Data:
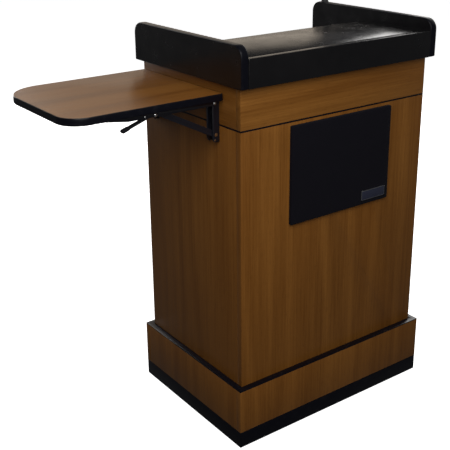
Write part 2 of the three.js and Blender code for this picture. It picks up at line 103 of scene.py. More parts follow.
def camera():
    back = Vector((
        math.sin(AZIMUTH) * math.cos(ELEVATION),
        -math.cos(AZIMUTH) * math.cos(ELEVATION),
        math.sin(ELEVATION),
    ))
    level = (-back).cross(Z).normalized()
    above = level.cross(-back)
    right = math.cos(ROLL) * level + math.sin(ROLL) * above
    up = -math.sin(ROLL) * level + math.cos(ROLL) * above
    data = bpy.data.cameras.new("camera")
    data.sensor_width = SENSOR
    data.lens = LENS
    data.shift_y = SHIFT_Y
    data.clip_end = 200
    viewer = linked("camera", data)
    place = Matrix((right, up, back)).transposed().to_4x4()
    corner = Vector((CABINET_LOW.x, CABINET_LOW.y, 0))
    place.translation = corner + CAMERA_OFFSET * CABINET_WIDTH
    viewer.matrix_world = place
    bpy.context.scene.camera = viewer


def area_light(name, at, towards, size, power, colour):
    data = bpy.data.lights.new(name, "AREA")
    data.shape = "RECTANGLE"
    data.size, data.size_y = size
    data.energy = power
    data.color = colour
    light = linked(name, data)
    light.location = at
    light.rotation_euler = (Vector(towards) - Vector(at)).to_track_quat("-Z", "Y").to_euler()
    light.visible_camera = False


def studio():
    scene = bpy.context.scene
    scene.view_settings.view_transform = "Standard"
    world = bpy.data.worlds.new("studio")
    world.use_nodes = True
    ambient = world.node_tree.nodes["Background"]
    ambient.inputs["Color"].default_value = (0.97, 0.98, 1, 1)
    ambient.inputs["Strength"].default_value = AMBIENT
    scene.world = world

    for light in LIGHTS:
        area_light(*light)

    bm = bmesh.new()
    bmesh.ops.create_grid(bm, x_segments=4, y_segments=4, size=FLOOR_HALF)
    floor = surround("floor", bm, floor_finish())
    bm = bmesh.new()
    bmesh.ops.create_icosphere(bm, subdivisions=3, radius=SKY_RADIUS)
    backdrop = surround("backdrop", bm, backdrop_finish())
    backdrop.visible_shadow = False
    backdrop.visible_transmission = False


def surround(name, bm, material):
    """A surface of the studio, seen by the camera but not in the object's light or reflections."""
    mesh = bpy.data.meshes.new(name)
    bm.to_mesh(mesh)
    bm.free()
    mesh.materials.append(material)
    made = linked(name, mesh)
    made.visible_diffuse = False
    made.visible_glossy = False
    return made


# ---- Materials ----
class Finish:
    """A material and short calls that add nodes to its tree."""

    def __init__(self, name, roughness=0.5, metallic=0.0):
        self.material = bpy.data.materials.new(name)
        self.material.use_nodes = True
        self.tree = self.material.node_tree
        self.shader = self.tree.nodes["Principled BSDF"]
        self.put(self.shader, "Roughness", roughness)
        self.put(self.shader, "Metallic", metallic)
        self.place = self.add("ShaderNodeTexCoord").outputs["Object"]

    def add(self, kind, settings=None, **inputs):
        node = self.tree.nodes.new(kind)
        for key, value in (settings or {}).items():
            setattr(node, key, value)
        for key, value in inputs.items():
            self.put(node, key.replace("_", " "), value)
        return node

    def put(self, node, socket, value):
        socket = node.inputs[socket]
        if isinstance(value, bpy.types.NodeSocket):
            self.tree.links.new(value, socket)
        elif socket.type == "RGBA" and len(value) == 3:
            socket.default_value = (*value, 1)
        else:
            socket.default_value = value

    def stretch(self, scale, turn=(0, 0, 0), shift=(0, 0, 0)):
        turned = self.add("ShaderNodeMapping", None, Vector=self.place, Rotation=turn, Location=shift)
        return self.add("ShaderNodeMapping", None, Vector=turned.outputs[0], Scale=scale).outputs[0]

    def noise(self, at, scale, detail=4.0, rough=0.55, distortion=0.0):
        node = self.add("ShaderNodeTexNoise", None, Vector=at, Scale=scale, Detail=detail,
                        Roughness=rough, Distortion=distortion)
        return node.outputs["Fac"]

    def patches(self, scale, detail, rough, low, high, most):
        """Noise that shows only where it passes low, up to most."""
        return self.between(self.noise(self.place, scale, detail, rough), low, high, 0.0, most)

    def cells(self, at, scale):
        return self.add("ShaderNodeTexVoronoi", None, Vector=at, Scale=scale).outputs["Distance"]

    def maths(self, operation, a, b=0.5):
        node = self.add("ShaderNodeMath", {"operation": operation})
        self.put(node, 0, a)
        self.put(node, 1, b)
        return node.outputs[0]

    def between(self, value, low, high, out_low=0.0, out_high=1.0):
        node = self.add("ShaderNodeMapRange")
        for index, part in enumerate((value, low, high, out_low, out_high)):
            self.put(node, index, part)
        return node.outputs[0]

    def mix(self, factor, a, b):
        node = self.add("ShaderNodeMix", {"data_type": "RGBA"})
        for index, value in ((0, factor), (6, a), (7, b)):
            self.put(node, index, value)
        return node.outputs[2]

    def relief(self, height, depth, strength=1.0):
        node = self.add("ShaderNodeBump", None, Height=height, Distance=depth, Strength=strength)
        return node.outputs["Normal"]

    def finish(self, colour, roughness=None, normal=None, **fixed):
        self.put(self.shader, "Base Color", colour)
        if roughness is not None:
            self.put(self.shader, "Roughness", roughness)
        if normal is not None:
            self.put(self.shader, "Normal", normal)
        for key, value in fixed.items():
            self.put(self.shader, key.replace("_", " "), value)
        return self.material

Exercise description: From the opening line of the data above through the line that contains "area_light(*light)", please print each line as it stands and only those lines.

Solution below:
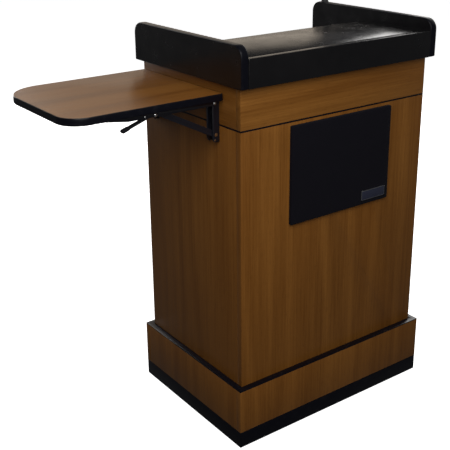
Write part 2 of the three.js and Blender code for this picture. It picks up at line 103 of scene.py. More parts follow.
def camera():
    back = Vector((
        math.sin(AZIMUTH) * math.cos(ELEVATION),
        -math.cos(AZIMUTH) * math.cos(ELEVATION),
        math.sin(ELEVATION),
    ))
    level = (-back).cross(Z).normalized()
    above = level.cross(-back)
    right = math.cos(ROLL) * level + math.sin(ROLL) * above
    up = -math.sin(ROLL) * level + math.cos(ROLL) * above
    data = bpy.data.cameras.new("camera")
    data.sensor_width = SENSOR
    data.lens = LENS
    data.shift_y = SHIFT_Y
    data.clip_end = 200
    viewer = linked("camera", data)
    place = Matrix((right, up, back)).transposed().to_4x4()
    corner = Vector((CABINET_LOW.x, CABINET_LOW.y, 0))
    place.translation = corner + CAMERA_OFFSET * CABINET_WIDTH
    viewer.matrix_world = place
    bpy.context.scene.camera = viewer


def area_light(name, at, towards, size, power, colour):
    data = bpy.data.lights.new(name, "AREA")
    data.shape = "RECTANGLE"
    data.size, data.size_y = size
    data.energy = power
    data.color = colour
    light = linked(name, data)
    light.location = at
    light.rotation_euler = (Vector(towards) - Vector(at)).to_track_quat("-Z", "Y").to_euler()
    light.visible_camera = False


def studio():
    scene = bpy.context.scene
    scene.view_settings.view_transform = "Standard"
    world = bpy.data.worlds.new("studio")
    world.use_nodes = True
    ambient = world.node_tree.nodes["Background"]
    ambient.inputs["Color"].default_value = (0.97, 0.98, 1, 1)
    ambient.inputs["Strength"].default_value = AMBIENT
    scene.world = world

    for light in LIGHTS:
        area_light(*light)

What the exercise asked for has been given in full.